The revocation of the guidelines is not the only thing that should be concerning Australian workers. We have a series of issues that have come here. We have comments from Senator Abetz with respect to individual flexibility arrangements, the spectre of AWAs and now what they are doing with the budget with the increase in the retirement age. We all know the physical toll that jobs that involve physical labour—not white-collar jobs like we enjoy in this House—take on people. What is a perfect example of that? Cleaners—people who will take a direct hit with an increase in the retirement age and the pension age going out to 70. The government, with that move, is causing real pain. Labor will have none of it. We will fight it here in this House; if not successful, we will allow the bills through and fight it again in the Senate, where I hope our amendments will be successful. I hope they are successful here. If the Prime Minister meant what he said on Monday he will be voting for them—but we have seen a record of how long this Prime Minister's word lasts.

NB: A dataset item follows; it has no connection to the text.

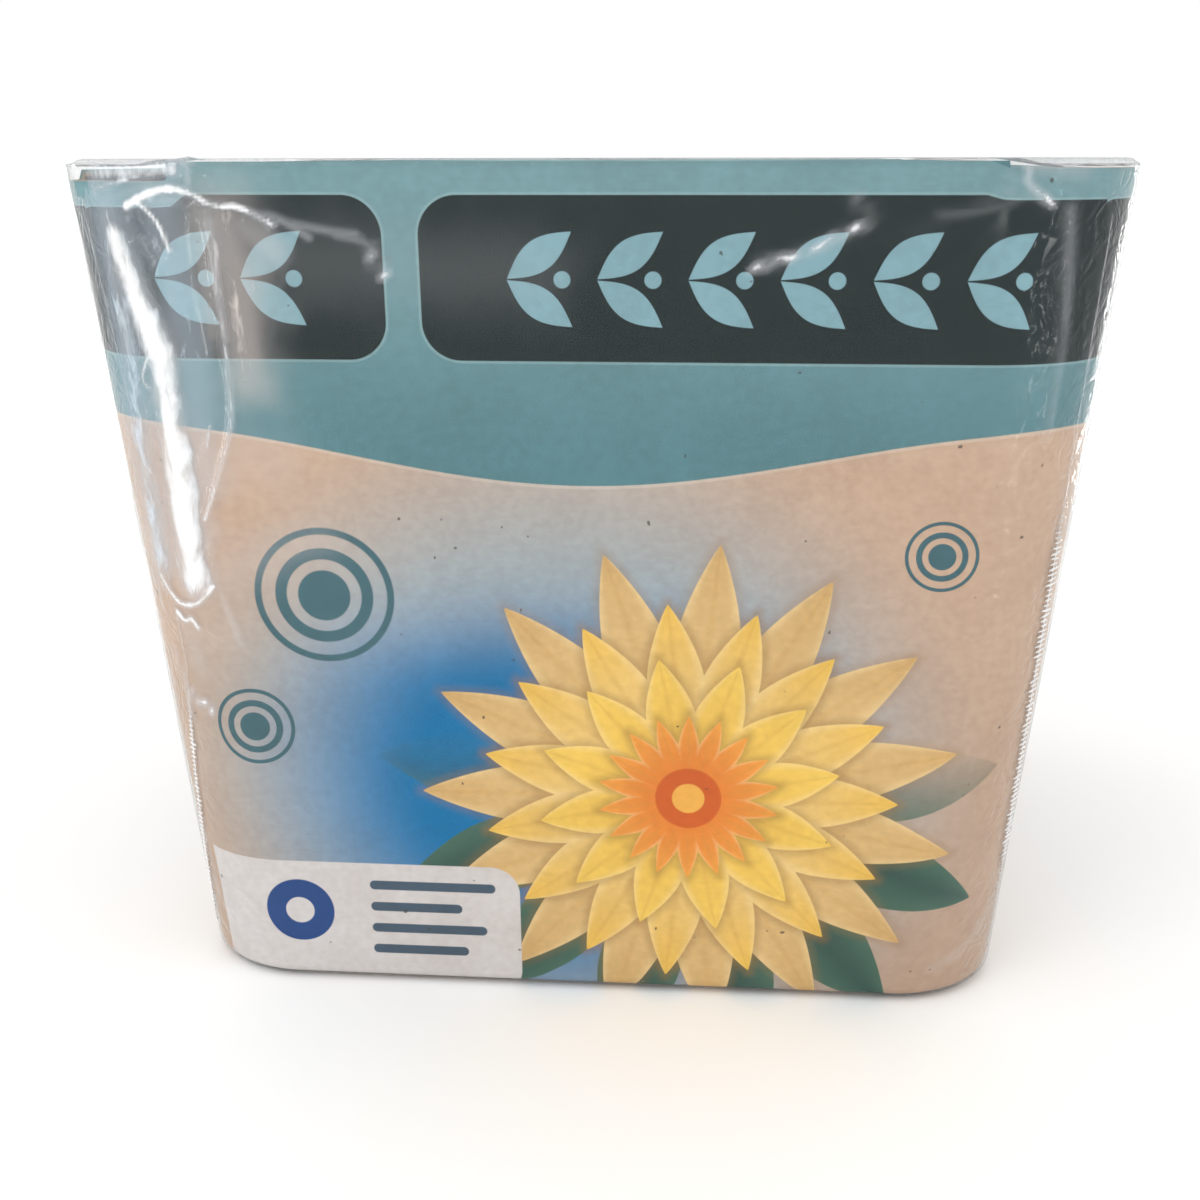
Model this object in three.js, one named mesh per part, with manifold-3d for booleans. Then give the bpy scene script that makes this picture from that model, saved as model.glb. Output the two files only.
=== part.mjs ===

We will be fighting that part of it, but I do not want to underestimate the importance of the legislation as a whole. The legislation that is before us is critical to the entire governance framework of the public service. Australia has a very proud record of a highly professional Commonwealth public service. The good governance arrangements within which it operates have been a feature of that. There is goodwill from both sides of the House to improve the governance framework and move to this new model. To get the transition right, the detail of this legislation needs to be right. We have the embarrassing situation where, because this government has failed to make a decision about the future of Senator Sinodinos, every member of the House of Representatives is now forced to vote for legislation when the truth is not one of us has had a chance to read this since it was introduced at 4.30 pm yesterday—not one of us. We will have 150 members of the House of Representatives voting on this legislation as a leap of faith because none of us are sure what it says.